The content of mens messages had a lot to do with rate of responses. I don't remember if that was quantized in any way to try to control for it and remove it as a variable, or if it was just some article that showed what the average messages were, but it was bad, and I don't think rate of response is meaningful without factoring that in somehow.
There was a famous OKCupid post showing that men rated women on a bell curve (so the average was 5/10), but women rated men on average much lower.
Everyone took this to mean that women only want to date the top 20% of men. But it actually just meant women give out lower ratings and that's the only thing it meant.
the data comes from speed dating, which is a really good environment to collect this kind of data from. (attractiveness is the biggest determinant of getting a date followed by conversation quality)
People are always attracted to the essence and personal in the first place. What is beauty from the inside is beauty from the is beauty from the outside. But primitive people have approaches to each other as in stores when buying goods.
I found that when we look at the behavior, such as replying to messages on OkCupid or Tinder, selecting a partner in speed dating events, or who people choose to dance with in couples dancing events, women behave differently from men.

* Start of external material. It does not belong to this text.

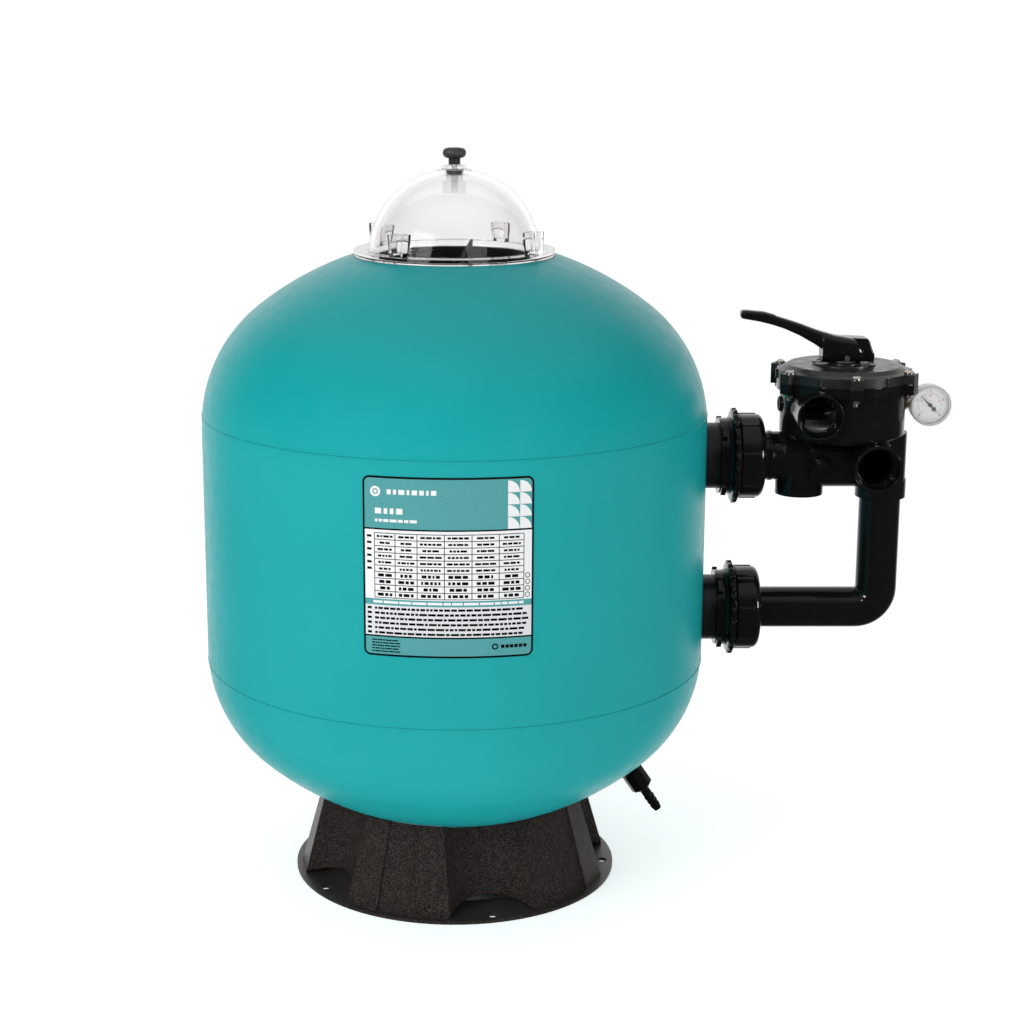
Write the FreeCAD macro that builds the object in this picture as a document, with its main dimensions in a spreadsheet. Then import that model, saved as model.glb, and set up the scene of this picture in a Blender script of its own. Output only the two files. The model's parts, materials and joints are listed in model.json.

The behavior of women generally follows the power law distribution, and the behavior of men follows the normal distribution.
This means that women rate the attractiveness of men based on something that is based on preferential attachment, for example how women believe others rate the attractiveness of the man, whereas men rate the attractiveness of the women on something that is independent of the evaluations of others.
When the pool of potential mates grows, the inequality experienced by most men grows, whereas the inequality experienced by most women stays the same. And the pool s growing due to internet dating.